Amerikan para sistemi şöyle çalışır: Devlet, FED’e tahvil verir. FED de bunun karşılığında para basıp hazineye aktarır. Ama bunu alacak olarak kaydeder. Yani devleti borçlandırmış olur. Piyasada dönen ne kadar dolar varsa, ABD hükumetinin FED’e o kadar borcu vardır. Bu paralar halka vergi yükü ve krediler olarak yansıyınca, sanal bir değer realize edilmiş olur. Bu, komünizmin feodal versiyonudur aslında. Tek fark, mülkiyet hakkı devlette değil, bankerlerin elindedir. En nihayetinde Amerika’nın bastığı paranın gerçek bir karşılığı yoktur. Bu bakımdan, tarihin en büyük nitelikli dolandırıcılığıdır. Ve yine bu yolla insanları faizle borç altına sokarak köleleştirmektir. John F. Kennedy, sistemin kodlarını çözmüştü ve bundan rahatsızdı. 1961’de, Amerikan Gazete Yayıncıları Birliğine yaptığı bir konuşma var. Orada, üstüne basa basa, devlet içinde yapılanmış gizli cemiyetlerden bahsediyor. Bunların ne kadar büyük bir tehlike olduğuna dikkat çekiyor. “Hiçbir savaş, ulusumuz için bu kadar tehlikeli olmamıştı” diyor. Kennedy’nin o konuşmasının ses kaydı internette var. Her şeyi üstü kapalı anlatıyor orada. Ve savaş açıyor. Para basma yetkisinin Hazine Bakanlığına devri için 1963’te bir yasa hazırladı ve aynı sene öldürüldü. Sonra kardeşi Robert Kennedy başkan adayı oldu. Seçilmesine kesin gözüyle bakılıyordu. Onu da öldürdüler. Daha sonra hiçbir başkan FED’e ilişmeye cesaret edemedi. Hegomonya böylece devam etti.

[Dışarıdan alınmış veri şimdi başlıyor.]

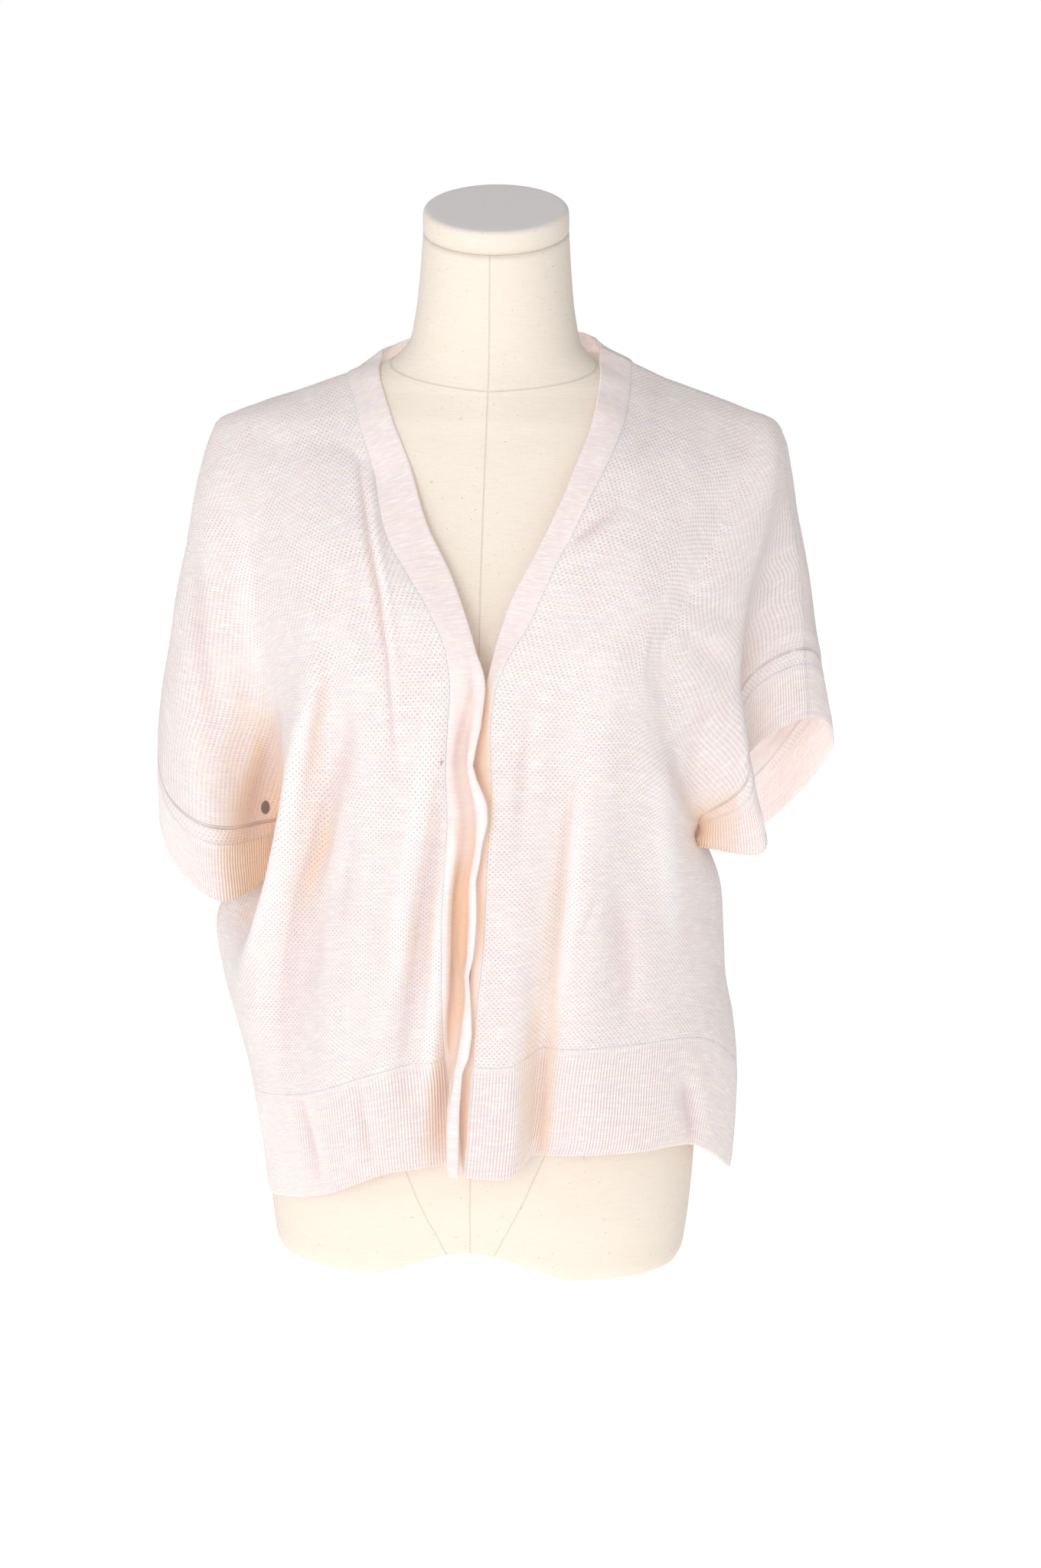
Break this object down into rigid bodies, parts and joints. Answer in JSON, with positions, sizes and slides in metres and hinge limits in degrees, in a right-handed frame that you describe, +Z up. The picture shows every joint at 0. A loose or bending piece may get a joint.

– Bu gizli örgütlere örnek verir misiniz?
Şimdi işin, istihbarat örgütleri ve bunların içinde oluşmuş çekirdek yapılar değdiğimiz bir boyutu var. Buna “derin devlet” de diyebilirsiniz. Diğer boyutu ise “devletler üstü” diye tabir edebileceğimiz küresel finans boyutu. Etkin olan taraf da bu. Bunu somutlaştırmak için her ne kadar, Rothschild, Morgan, Warburg, Rockefeller, Schiff vs. gibi birçok isim sayabilecek olsak da -ki hepsi İsrail ile bir şekilde ilişkilidir- buna şahıslar olarak bakmamak lazım. Çünkü küresel sermaye eliti, siyasi alandaki bütün icraatlarını kendi kurdukları legal kurumlar üzerinden yürütür. Lobiciliğin bir üst boyutu gibi düşünün. Birleşmiş Milletler buna bir örnektir. 1945’te kurulmasından sonraki ilk önemli icraatı, 1948’de ilan edilen İsrail devletini resmen tanımak olmuştu. Neden Strasburg’daki BM binası, yarım kalmış Babil kulesi şeklindedir? Bunların hep mitolojik kökleri vardır. Amerika’daki Dış İlişkiler Konseyi, dünya yöneticilerini her yıl bir araya toplayan Bilderberg kuruluşu, kıtalararası bir birlik olan Trilateral ve daha birçok uluslararası kuruluş, incelendiğinde aynı köke dayanır. Yönetim kurulu listelerini incelerseniz, karşınıza çıkan birçok ismin hep aynı olduğunu görürsünüz. Labour Friends Of Israil lobisinin, İngiliz siyasetinde ne kadar belirleyici olduğunu İngiliz Milletvekilleri söylüyor. İngiltere Başbakanı David Cameron, yakın zamana kadar Sultan Abdülhamid’e Filistin topraklarını satın almak için, zamanında para teklif eden National Jewish Found’un yöneticilerinden biriydi. Başbakan olduktan sonra görevi bıraktı. Daha o kadar çok örnek var ki, büyük resme bakmak lazım.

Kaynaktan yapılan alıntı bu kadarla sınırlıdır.